Return the line containing "imported = [obj", the line containing "crown: float", and every line between them, exactly as they stand. Output nothing else.

* Data extract:
────────

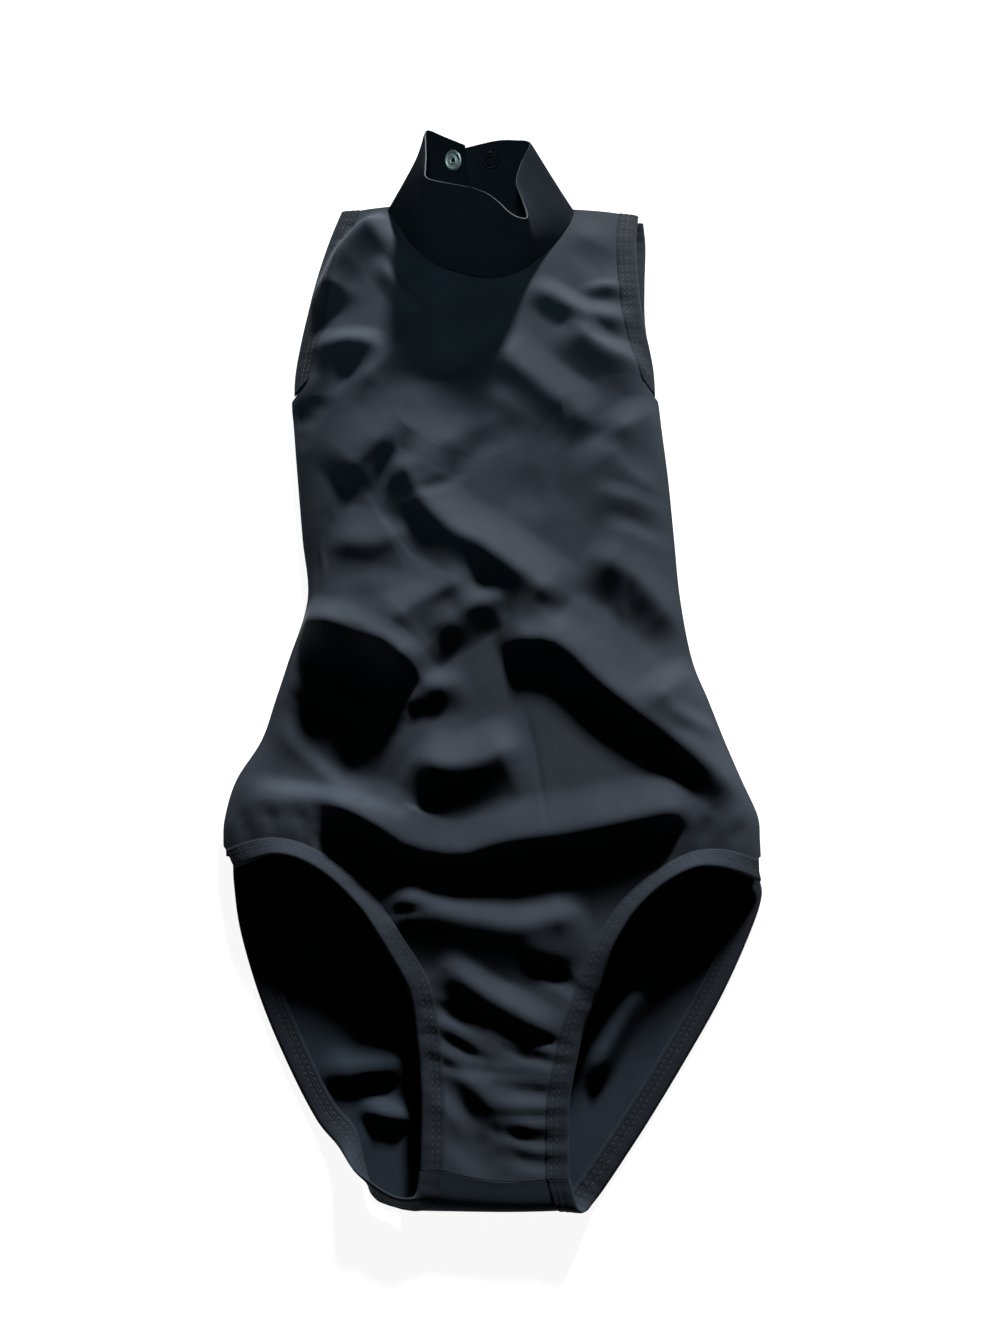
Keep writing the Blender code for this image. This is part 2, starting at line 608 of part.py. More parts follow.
def back_piece(left_leg, right_leg, left_arm, right_arm, material):
    """The back: flat on the table, ruled from side to side, and turned up round the crotch fold."""
    edges = []
    for leg, arm, column in ((left_leg, left_arm, 0), (right_leg, right_arm, 1)):
        y = np.linspace(SIDE_TOP, leg[0, 1] + 3.0, SIDE_STEPS // 2 + 1)
        side = np.column_stack([section_at(y)[column], y, np.full(len(y), BACK_WALL / 2)])
        notch = arm[:1] - (0.0, ARMHOLE_NOTCH, 0.0)
        edges.append(np.vstack([arm[::-1], notch, side, leg]))
    share = np.linspace(0.0, 1.0, BACK_COLUMNS + 1)[:, None, None]
    grid = (1 - share) * edges[0][None] + share * edges[1][None]
    top = smooth_rows(BACK_TOP, BACK_COLUMNS + 1, 3)
    below = np.maximum(grid[:, :1, 1] - grid[..., 1], 0.0)
    fade = np.exp(-((below / BACK_TOP_FADE) ** 2))
    armholes = np.clip(1.0 - below / (top[0, 1] - SIDE_TOP), 0.0, 1.0)
    shift = top - grid[:, 0]
    shift[[0, -1]] = 0.0
    grid[..., 0] += shift[:, :1] * armholes
    grid[..., 1] += shift[:, 1:2] * fade
    grid[..., 2] += shift[:, 2:] * fade
    from_leg = np.arange(grid.shape[1]) - (grid.shape[1] - len(left_leg))
    sag = np.clip(from_leg / (len(left_leg) - 1.0), 0.0, 1.0) ** 8
    grid[..., 1] -= CROTCH_SEAM_SAG * 4 * share[..., 0] * (1 - share[..., 0]) * sag
    on_table = grid[..., 2] < BACK_WALL
    grid[..., 2] += np.where(on_table, fold_height(grid[..., 0], grid[..., 1], BACK_FOLDS), 0.0)
    grid = grid[:, ::-1]
    return grid_wall("back_panel", grid, BACK_WALL, material)


def collar_points(column, height):
    """Points of the collar at a share of its length and of its height, ruled from the seam to the rim."""
    rows = between_rows(COLLAR, RISE_STEPS)
    at = np.linspace(0.0, 1.0, len(rows))
    both = np.column_stack([np.interp(column, at, line) for line in rows.T])
    return both[:, :3] + (both[:, 3:] - both[:, :3]) * np.reshape(height, (-1, 1))


def collar_piece(material):
    """The collar: one doubled band, open at the centre back."""
    column = np.linspace(0.0, 1.0, COLLAR_COLUMNS + 1)
    levels = np.linspace(0.0, 1.0, COLLAR_ROWS + 1)
    grid = np.stack([collar_points(column, np.full(len(column), level)) for level in levels], axis=1)
    return grid_wall("collar", grid, COLLAR_WALL, material)


def snap_piece(snap, material):
    """One face of the snap, turned round an axis that stands square on the collar."""
    step = 0.02
    places = collar_points(
        np.array([snap.column, snap.column + step, snap.column]),
        np.array([snap.height, snap.height, snap.height + step]),
    )
    along = places[1] - places[0]
    along /= np.linalg.norm(along)
    out = np.cross(along, places[2] - places[0])
    out *= snap.side / np.linalg.norm(out)
    over = np.cross(out, along)
    base = places[0] + out * (COLLAR_WALL / 2 + SNAP_LIFT)
    radius, hole, depth = snap.radius, snap.hole, SNAP_DEPTH
    profile = [(radius, 0.0), (radius, 0.6 * depth), (radius - 0.5, depth), (radius - 1.7, depth)]
    profile += [(radius - 2.1, 0.55 * depth), (hole + 1.1, 0.55 * depth), (hole + 0.8, 1.3 * depth)]
    if hole:
        profile += [(hole, 1.3 * depth), (hole, 0.0)]
    turn = np.linspace(0.0, 2 * math.pi, SNAP_SIDES, endpoint=False)
    rings = []
    for reach, rise in profile:
        spoke = np.cos(turn)[:, None] * along + np.sin(turn)[:, None] * over
        rings.append(base + reach * spoke + rise * out)
    points = np.vstack(rings)
    index = np.arange(len(points)).reshape(len(profile), SNAP_SIDES)
    faces = []
    count = len(profile)
    for k in range(count if hole else count - 1):
        lower, upper = index[k], index[(k + 1) % count]
        for i in range(SNAP_SIDES):
            j = (i + 1) % SNAP_SIDES
            faces.append([lower[i], lower[j], upper[j], upper[i]])
    if not hole:
        faces.append(index[-1].tolist())
        faces.append(index[0][::-1].tolist())
    return new_piece(snap.name, points, faces, material)


def main():
    """Builds every piece of the leotard."""
    for thing in list(bpy.data.objects):
        bpy.data.objects.remove(thing, do_unlink=True)
    satin = new_material("black_satin_front", (0.018, 0.021, 0.026), 0.42, 0.0)
    satin_back = new_material("black_satin_back", (0.016, 0.019, 0.024), 0.46, 0.0)
    satin_collar = new_material("black_satin_collar", (0.014, 0.016, 0.020), 0.45, 0.0)
    hem_cloth = new_material("black_satin_hem", (0.020, 0.023, 0.028), 0.50, 0.0)
    silver = new_material("polished_snap", (0.72, 0.72, 0.70), 0.25, 1.0)
    dark = new_material("black_snap", (0.02, 0.02, 0.022), 0.35, 1.0)

    count_left = LEG_STEPS_LEFT + THIGH_STEPS + 1
    count_right = LEG_STEPS_RIGHT + THIGH_STEPS + 1
    left_leg, left_hem = hem_rows(LEG_FRONT_LEFT, LEG_HEM_WIDTH, count_left)
    right_leg, right_hem = hem_rows(LEG_FRONT_RIGHT, LEG_HEM_WIDTH, count_right)
    left_arm, left_arm_hem = hem_rows(ARM_FRONT_LEFT, ARM_HEM_WIDTH, ARM_STEPS + 1)
    right_arm, right_arm_hem = hem_rows(ARM_FRONT_RIGHT, ARM_HEM_WIDTH, ARM_STEPS + 1)
    front_piece(left_leg, right_leg, left_arm, right_arm, satin)

    back_left, back_left_hem = strip_rows(LEG_BACK_LEFT, BACK_LEG_STEPS)
    back_right, back_right_hem = strip_rows(LEG_BACK_RIGHT, BACK_LEG_STEPS)
    back_arm_left, back_arm_left_hem = strip_rows(ARM_BACK_LEFT, BACK_LEG_STEPS)
    back_arm_right, back_arm_right_hem = strip_rows(ARM_BACK_RIGHT, BACK_LEG_STEPS)
    back_piece(back_left, back_right, back_arm_left, back_arm_right, satin_back)

    grid_wall("leg_hem_front_left", left_hem[::-1], HEM_WALL, hem_cloth)
    grid_wall("leg_hem_front_right", right_hem, HEM_WALL, hem_cloth)
    grid_wall("armhole_hem_front_left", left_arm_hem, HEM_WALL, hem_cloth)
    grid_wall("armhole_hem_front_right", right_arm_hem[::-1], HEM_WALL, hem_cloth)
    grid_wall("leg_hem_back_left", back_left_hem[::-1], HEM_WALL, hem_cloth)
    grid_wall("leg_hem_back_right", back_right_hem, HEM_WALL, hem_cloth)
    grid_wall("armhole_hem_back_left", back_arm_left_hem, HEM_WALL, hem_cloth)
    grid_wall("armhole_hem_back_right", back_arm_right_hem[::-1], HEM_WALL, hem_cloth)
    collar_piece(satin_collar)
    for snap in SNAPS:
        snap_piece(snap, silver if snap.metal else dark)


main()
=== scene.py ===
"""Black satin mock neck leotard laid face up: cloth, hems, stitching, snap, table, light and camera.

Tables and lengths are in millimetres in the garment's own layout: x = 0 near the middle of the hips, y = 0 at
the crotch fold and growing towards the collar, z = 0 on the table. Pieces are put in place in metres.
"""

import logging
import math
from dataclasses import dataclass
from enum import Enum
from typing import NamedTuple

import bpy
import numpy as np
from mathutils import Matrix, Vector


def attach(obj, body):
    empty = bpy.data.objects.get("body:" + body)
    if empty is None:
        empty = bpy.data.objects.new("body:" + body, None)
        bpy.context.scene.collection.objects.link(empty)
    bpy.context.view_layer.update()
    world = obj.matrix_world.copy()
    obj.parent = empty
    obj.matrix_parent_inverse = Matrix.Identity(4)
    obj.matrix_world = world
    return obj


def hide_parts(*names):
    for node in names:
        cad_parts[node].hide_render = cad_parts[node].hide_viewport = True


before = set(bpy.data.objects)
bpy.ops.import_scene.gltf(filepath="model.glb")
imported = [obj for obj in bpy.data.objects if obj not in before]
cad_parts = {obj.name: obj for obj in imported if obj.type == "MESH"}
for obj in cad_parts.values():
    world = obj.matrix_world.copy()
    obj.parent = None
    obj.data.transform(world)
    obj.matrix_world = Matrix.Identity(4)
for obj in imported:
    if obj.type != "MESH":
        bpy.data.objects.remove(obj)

log = logging.getLogger("leotard")

MM = 0.001
MIDDLE_X = -2.6
MIDDLE_Y = 285.2

PANEL_WALL = 0.8
BACK_WALL = 0.8
COLLAR_WALL = 1.3
HEM_WALL = 1.5
LEG_HEM_WIDTH = 10.5
ARM_HEM_WIDTH = 11.5
STITCH_ROWS = (0.22, 0.46)
SIDE_ROUNDING = 13.0
FLOOR_SOFTNESS = 0.8
LOWEST_FRONT = 2.2
LOWEST_FRONT_UNDERSIDE = 1.5
CREST_RADIUS = 3.0
FOLD_TAPER = 18.0
FOLD_FALL = 1.5
CROTCH_SEAM_SAG = 2.5
COLLAR_SEAM_OFFSET = (0.4, 0.3)
LEG_STEPS_LEFT = 14
LEG_STEPS_RIGHT = 13
CHORD_STEPS = 13
THIGH_STEPS = 11
SIDE_STEPS = 27
ARM_STEPS = 12
RISE_STEPS = 8


class Section(NamedTuple):
    """The garment cut across at y: its two side folds, their heights, and the front's height over them."""

    y: float
    left: float
    right: float
    left_z: float
    right_z: float
    crown: float


SECTIONS = (
    Section(0.0, -131.0, 129.0, 3.6, 3.6, 6.6),
    Section(60.0, -131.0, 129.0, 3.6, 3.6, 6.4),
    Section(110.0, -131.0, 129.0, 3.6, 3.6, 6.0),
    Section(135.0, -131.5, 129.0, 3.6, 3.6, 6.5),
    Section(152.0, -133.0, 129.5, 3.6, 3.6, 8.5),
    Section(168.0, -135.0, 129.8, 3.6, 3.6, 10.5),
    Section(180.0, -135.0, 129.5, 3.0, 3.0, 12.0),
    Section(198.0, -130.7, 122.6, 2.4, 2.4, 12.0),
    Section(218.0, -119.4, 115.2, 2.2, 2.2, 11.5),
    Section(239.0, -113.5, 108.2, 2.2, 2.2, 11.0),
    Section(260.0, -107.9, 101.0, 2.2, 2.2, 10.5),
    Section(293.0, -99.6, 96.3, 2.2, 2.2, 10.0),
    Section(327.0, -104.0, 94.6, 2.2, 2.2, 9.5),
    Section(362.0, -108.4, 92.9, 2.2, 2.2, 9.5),
    Section(392.0, -112.0, 90.4, 2.6, 2.8, 9.5),
    Section(410.0, -113.7, 88.8, 3.6, 4.0, 9.5),
    Section(435.0, -111.6, 84.5, 3.6, 5.5, 9.0),
    Section(461.0, -108.9, 81.5, 3.6, 7.0, 8.0),
    Section(491.0, -103.5, 79.5, 3.6, 7.5, 7.5),
    Section(515.0, -97.6, 80.5, 3.6, 7.0, 6.5),
    Section(532.0, -91.5, 83.0, 3.8, 6.0, 5.5),
)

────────

* Complete output:
imported = [obj for obj in bpy.data.objects if obj not in before]
cad_parts = {obj.name: obj for obj in imported if obj.type == "MESH"}
for obj in cad_parts.values():
    world = obj.matrix_world.copy()
    obj.parent = None
    obj.data.transform(world)
    obj.matrix_world = Matrix.Identity(4)
for obj in imported:
    if obj.type != "MESH":
        bpy.data.objects.remove(obj)

log = logging.getLogger("leotard")

MM = 0.001
MIDDLE_X = -2.6
MIDDLE_Y = 285.2

PANEL_WALL = 0.8
BACK_WALL = 0.8
COLLAR_WALL = 1.3
HEM_WALL = 1.5
LEG_HEM_WIDTH = 10.5
ARM_HEM_WIDTH = 11.5
STITCH_ROWS = (0.22, 0.46)
SIDE_ROUNDING = 13.0
FLOOR_SOFTNESS = 0.8
LOWEST_FRONT = 2.2
LOWEST_FRONT_UNDERSIDE = 1.5
CREST_RADIUS = 3.0
FOLD_TAPER = 18.0
FOLD_FALL = 1.5
CROTCH_SEAM_SAG = 2.5
COLLAR_SEAM_OFFSET = (0.4, 0.3)
LEG_STEPS_LEFT = 14
LEG_STEPS_RIGHT = 13
CHORD_STEPS = 13
THIGH_STEPS = 11
SIDE_STEPS = 27
ARM_STEPS = 12
RISE_STEPS = 8


class Section(NamedTuple):
    """The garment cut across at y: its two side folds, their heights, and the front's height over them."""

    y: float
    left: float
    right: float
    left_z: float
    right_z: float
    crown: float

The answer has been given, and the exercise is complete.